One of the most notable residents of the fort was a prisoner named Samuel Mudd, a doctor who had set the broken leg of Lincoln assassin John Wilkes Booth. He was brought to Fort Jefferson after being found guilty of conspiracy in the assassination plot. For his work with the sufferers of yellow fever at the fort, Mudd earned high praise and an eventual pardon from President Andrew Johnson. In 1888, due to high cost of maintaining the fort, it was reduced to a quarantine station. President Franklin Roosevelt declared Fort Jefferson and nearby Loggerhead Key to be a national park in 1935.
Today the fort is a popular tourist destination. Flying in by seaplane, the birdseye view makes the enormity of the structure becomes evident as it looms closer and closer. In addition to the Fort Jefferson, there are two lighthouses to explore and many areas available for snorkeling, including the moat surrounding the fort. It is also a bird watcher’s delight.
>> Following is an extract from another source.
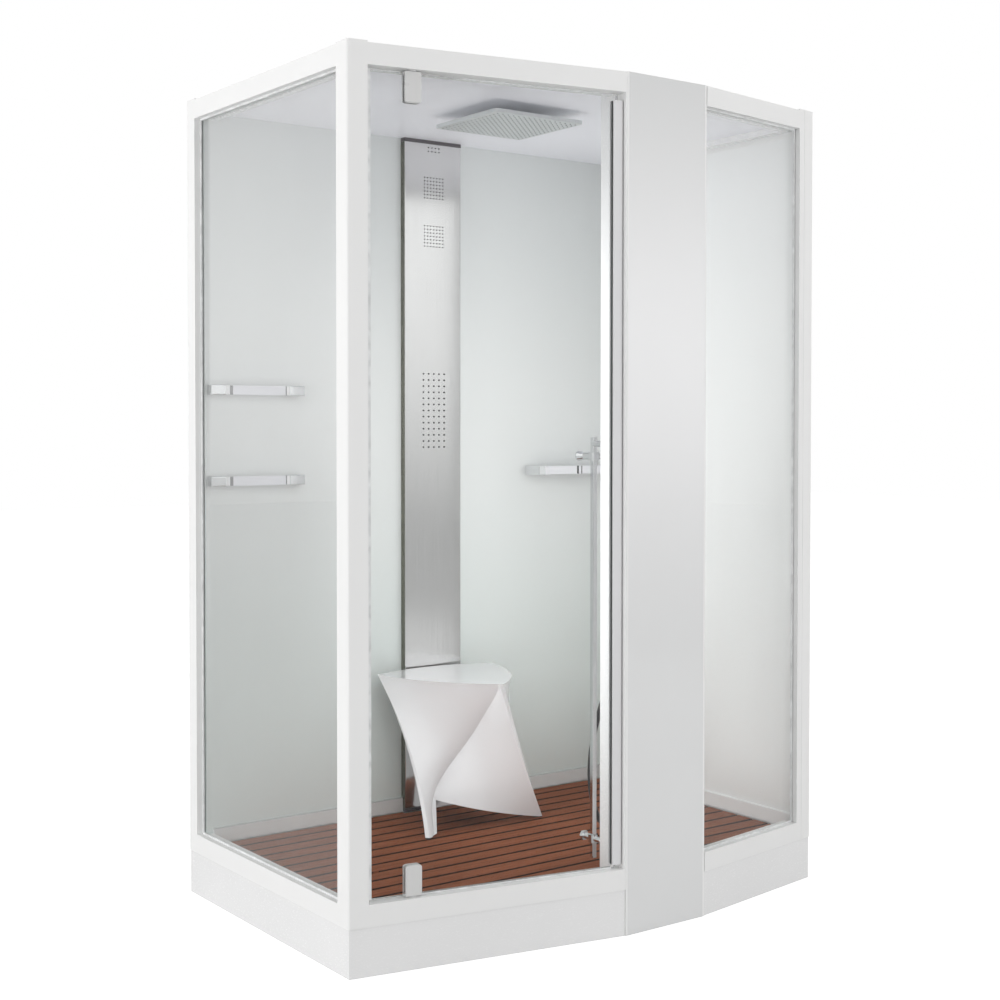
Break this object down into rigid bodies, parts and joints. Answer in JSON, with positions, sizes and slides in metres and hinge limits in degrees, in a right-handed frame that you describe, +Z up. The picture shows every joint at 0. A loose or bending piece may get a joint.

At last count more than 299 species were spotted at the park, most on migratory stopovers. Scuba diving on nearby shipwrecks is also popular. And many visitors enhance their experience by camping at one of the primitive campsites in the shadow of Fort Jefferson’s massive walls. Tent sites are limited and are on a first-come, first-serve basis.
Key West’s rich history and seafaring traditions can be relived by visiting these monuments to the past. Be sure to put one or more on your “to do” list for your next visit to the Keys.